The Triumph of Roberto Bolaño

Sarah Kerr in the New York Review of Books:

ScreenHunter_16 Dec. 21 22.37 Well beyond his sometimes nomadic life, Roberto Bolaño was an exemplary literary rebel. To drag fiction toward the unknown he had to go there himself, and then invent a method with which to represent it. Since the unknown place was reality, the results of his work are multi-dimensional, in a way that runs ahead of a critic's one-at-a-time powers of description. Highlight Bolaño's conceptual play and you risk missing the sex and viscera in his work. Stress his ambition and his many references and you conjure up threats of exclusive high-modernist obscurity, or literature as a sterile game, when the truth is it's hard to think of a writer who is less of a snob, or—in the double sense of exposing us to unsavory things and carrying seeds for the future—less sterile.

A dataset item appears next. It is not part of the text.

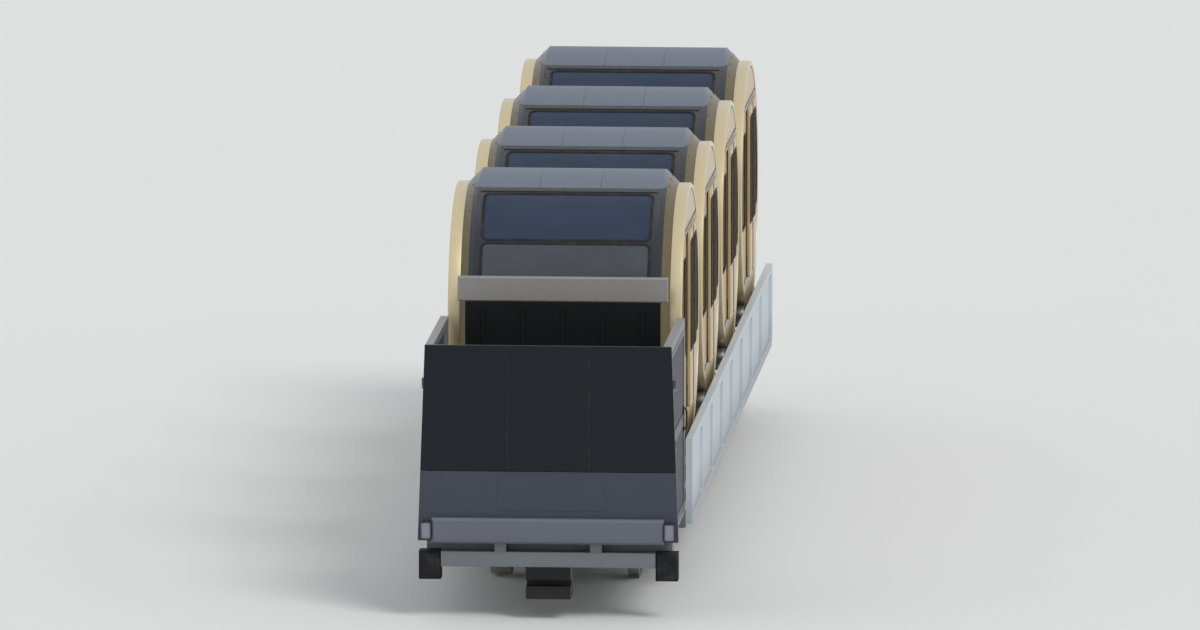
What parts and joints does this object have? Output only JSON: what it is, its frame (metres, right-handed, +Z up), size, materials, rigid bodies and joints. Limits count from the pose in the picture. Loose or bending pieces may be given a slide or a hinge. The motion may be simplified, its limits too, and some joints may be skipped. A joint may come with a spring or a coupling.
{
  "type": "funicular car with drum-shaped self-levelling cabins",
  "caption": "Rail funicular car: drum-shaped cabins that turn on cross axes to stay level, sliding double doors, goods box at the downhill end, two-axle bogies.",
  "frame": {"origin": "on the floor under the wheel flanges, at the centre of the bounding box", "axes": "+Y uphill along the track, +X to the right seen from the downhill end, +Z up"},
  "size_m": [2.92, 16.84, 4.5197],
  "materials": {
    "roof_paint": "satin",
    "gold_paint": "satin metallic",
    "dark_glass": "tinted",
    "cabin_grey": "matt",
    "door_gold": "satin metallic",
    "bogie_grey": "satin",
    "wheel_steel": "turned",
    "frame_grey": "satin",
    "beam_grey": "satin",
    "deck_plate": "ribbed",
    "front_slate": "gloss",
    "front_black": "gloss",
    "bumper_grey": "satin",
    "post_grey": "satin",
    "gate_grey": "satin",
    "headboard_dark": "satin",
    "lamp_lens": "clear",
    "black_rubber": "matt",
    "black_paint": "satin"
  },
  "bodies": {
    "chassis": {"girders": "frame_grey", "cross_beams": "frame_grey", "side_beams": "beam_grey", "support_rollers": "wheel_steel", "roller_stands": "frame_grey", "goods_deck": "deck_plate", "front_panel_upper": "front_black", "front_panel_lower": "front_slate", "bumper": "bumper_grey", "box_posts": "post_grey", "headboard": "headboard_dark", "headboard_beam": "beam_grey", "end_lamps": "lamp_lens", "corner_buffers": "black_rubber", "front_block": "black_paint", "rope_anchor": "wheel_steel"},
    "drum_1": {"drum_1_shell": "roof_paint", "drum_1_rims": "gold_paint", "drum_1_discs": "gold_paint", "drum_1_glazing": "dark_glass", "drum_1_cabin": "cabin_grey"},
    "door_1_right_down": {"door_1_right_down": "door_gold"},
    "door_1_right_up": {"door_1_right_up": "door_gold"},
    "door_1_left_down": {"door_1_left_down": "door_gold"},
    "door_1_left_up": {"door_1_left_up": "door_gold"},
    "drum_2": {"drum_2_shell": "roof_paint", "drum_2_rims": "gold_paint", "drum_2_discs": "gold_paint", "drum_2_glazing": "dark_glass", "drum_2_cabin": "cabin_grey"},
    "door_2_right_down": {"door_2_right_down": "door_gold"},
    "door_2_right_up": {"door_2_right_up": "door_gold"},
    "door_2_left_down": {"door_2_left_down": "door_gold"},
    "door_2_left_up": {"door_2_left_up": "door_gold"},
    "drum_3": {"drum_3_shell": "roof_paint", "drum_3_rims": "gold_paint", "drum_3_discs": "gold_paint", "drum_3_glazing": "dark_glass", "drum_3_cabin": "cabin_grey"},
    "door_3_right_down": {"door_3_right_down": "door_gold"},
    "door_3_right_up": {"door_3_right_up": "door_gold"},
    "door_3_left_down": {"door_3_left_down": "door_gold"},
    "door_3_left_up": {"door_3_left_up": "door_gold"},
    "drum_4": {"drum_4_shell": "roof_paint", "drum_4_rims": "gold_paint", "drum_4_discs": "gold_paint", "drum_4_glazing": "dark_glass", "drum_4_cabin": "cabin_grey"},
    "door_4_right_down": {"door_4_right_down": "door_gold"},
    "door_4_right_up": {"door_4_right_up": "door_gold"},
    "door_4_left_down": {"door_4_left_down": "door_gold"},
    "door_4_left_up": {"door_4_left_up": "door_gold"},
    "bogie_1": {"bogie_1_frame": "bogie_grey"},
    "wheelset_1": {"wheelset_1": "wheel_steel"},
    "wheelset_2": {"wheelset_2": "wheel_steel"},
    "bogie_2": {"bogie_2_frame": "bogie_grey"},
    "wheelset_3": {"wheelset_3": "wheel_steel"},
    "wheelset_4": {"wheelset_4": "wheel_steel"},
    "gate_right": {"gate_right": "gate_grey"},
    "gate_left": {"gate_left": "gate_grey"}
  },
  "joints": [
    {"name": "level_1", "type": "hinge", "parent": "chassis", "child": "drum_1", "pos_m": [0, -4.21, 2.87], "axis": [1, 0, 0], "range_deg": [-48, 5]},
    {"name": "slide_1_right_down", "type": "slide", "parent": "drum_1", "child": "door_1_right_down", "axis": [0, -1, 0], "range_m": [0, 0.545]},
    {"name": "slide_1_right_up", "type": "slide", "parent": "drum_1", "child": "door_1_right_up", "axis": [0, 1, 0], "range_m": [0, 0.545]},
    {"name": "slide_1_left_down", "type": "slide", "parent": "drum_1", "child": "door_1_left_down", "axis": [0, -1, 0], "range_m": [0, 0.545]},
    {"name": "slide_1_left_up", "type": "slide", "parent": "drum_1", "child": "door_1_left_up", "axis": [0, 1, 0], "range_m": [0, 0.545]},
    {"name": "level_2", "type": "hinge", "parent": "chassis", "child": "drum_2", "pos_m": [0, -0.71, 2.87], "axis": [1, 0, 0], "range_deg": [-48, 5]},
    {"name": "slide_2_right_down", "type": "slide", "parent": "drum_2", "child": "door_2_right_down", "axis": [0, -1, 0], "range_m": [0, 0.545]},
    {"name": "slide_2_right_up", "type": "slide", "parent": "drum_2", "child": "door_2_right_up", "axis": [0, 1, 0], "range_m": [0, 0.545]},
    {"name": "slide_2_left_down", "type": "slide", "parent": "drum_2", "child": "door_2_left_down", "axis": [0, -1, 0], "range_m": [0, 0.545]},
    {"name": "slide_2_left_up", "type": "slide", "parent": "drum_2", "child": "door_2_left_up", "axis": [0, 1, 0], "range_m": [0, 0.545]},
    {"name": "level_3", "type": "hinge", "parent": "chassis", "child": "drum_3", "pos_m": [0, 2.79, 2.87], "axis": [1, 0, 0], "range_deg": [-48, 5]},
    {"name": "slide_3_right_down", "type": "slide", "parent": "drum_3", "child": "door_3_right_down", "axis": [0, -1, 0], "range_m": [0, 0.545]},
    {"name": "slide_3_right_up", "type": "slide", "parent": "drum_3", "child": "door_3_right_up", "axis": [0, 1, 0], "range_m": [0, 0.545]},
    {"name": "slide_3_left_down", "type": "slide", "parent": "drum_3", "child": "door_3_left_down", "axis": [0, -1, 0], "range_m": [0, 0.545]},
    {"name": "slide_3_left_up", "type": "slide", "parent": "drum_3", "child": "door_3_left_up", "axis": [0, 1, 0], "range_m": [0, 0.545]},
    {"name": "level_4", "type": "hinge", "parent": "chassis", "child": "drum_4", "pos_m": [0, 6.29, 2.87], "axis": [1, 0, 0], "range_deg": [-48, 5]},
    {"name": "slide_4_right_down", "type": "slide", "parent": "drum_4", "child": "door_4_right_down", "axis": [0, -1, 0], "range_m": [0, 0.545]},
    {"name": "slide_4_right_up", "type": "slide", "parent": "drum_4", "child": "door_4_right_up", "axis": [0, 1, 0], "range_m": [0, 0.545]},
    {"name": "slide_4_left_down", "type": "slide", "parent": "drum_4", "child": "door_4_left_down", "axis": [0, -1, 0], "range_m": [0, 0.545]},
    {"name": "slide_4_left_up", "type": "slide", "parent": "drum_4", "child": "door_4_left_up", "axis": [0, 1, 0], "range_m": [0, 0.545]},
    {"name": "rock_1", "type": "hinge", "parent": "chassis", "child": "bogie_1", "pos_m": [0, -4.21, 0.45], "axis": [1, 0, 0], "range_deg": [-5, 5]},
    {"name": "axle_1", "type": "hinge", "parent": "bogie_1", "child": "wheelset_1", "pos_m": [0, -5.06, 0.32], "axis": [1, 0, 0], "continuous": true},
    {"name": "axle_2", "type": "hinge", "parent": "bogie_1", "child": "wheelset_2", "pos_m": [0, -3.36, 0.32], "axis": [1, 0, 0], "continuous": true},
    {"name": "rock_2", "type": "hinge", "parent": "chassis", "child": "bogie_2", "pos_m": [0, 6.29, 0.45], "axis": [1, 0, 0], "range_deg": [-5, 5]},
    {"name": "axle_3", "type": "hinge", "parent": "bogie_2", "child": "wheelset_3", "pos_m": [0, 5.44, 0.32], "axis": [1, 0, 0], "continuous": true},
    {"name": "axle_4", "type": "hinge", "parent": "bogie_2", "child": "wheelset_4", "pos_m": [0, 7.14, 0.32], "axis": [1, 0, 0], "continuous": true},
    {"name": "gate_right_hinge", "type": "hinge", "parent": "chassis", "child": "gate_right", "pos_m": [1.402, -8.16, 2], "axis": [0, 0, -1], "range_deg": [0, 95]},
    {"name": "gate_left_hinge", "type": "hinge", "parent": "chassis", "child": "gate_left", "pos_m": [-1.402, -8.16, 2], "axis": [0, 0, 1], "range_deg": [0, 95]}
  ],
  "couplings": [
    {"joint": "slide_1_right_up", "follows": "slide_1_right_down", "ratio": 1},
    {"joint": "slide_1_left_up", "follows": "slide_1_left_down", "ratio": 1},
    {"joint": "slide_2_right_up", "follows": "slide_2_right_down", "ratio": 1},
    {"joint": "slide_2_left_up", "follows": "slide_2_left_down", "ratio": 1},
    {"joint": "slide_3_right_up", "follows": "slide_3_right_down", "ratio": 1},
    {"joint": "slide_3_left_up", "follows": "slide_3_left_down", "ratio": 1},
    {"joint": "slide_4_right_up", "follows": "slide_4_right_down", "ratio": 1},
    {"joint": "slide_4_left_up", "follows": "slide_4_left_down", "ratio": 1}
  ]
}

The contours of his life are becoming well known. Bolaño died of liver failure in 2003 in Spain, where he had long resided. He was born in southern Chile in 1953—a wrenchingly different place and era. His father had been a champion amateur boxer and his mother was a teacher who encouraged her dyslexic son's love of poetry. In 1968, the family moved to Mexico City, where Bolaño began to acquire a cosmopolitan self-education through the happily random method of shoplifting books. (As an adult his taste was wide enough to appreciate Paracelsus, Max Beerbohm, and Philip K. Dick.)

In 1973, playing his small part in the political fever of the day, he returned to Chile to support the embattled socialist cause of Salvador Allende. What happened next seems to live on in his fiction's patterns of abrupt cessation.

More here.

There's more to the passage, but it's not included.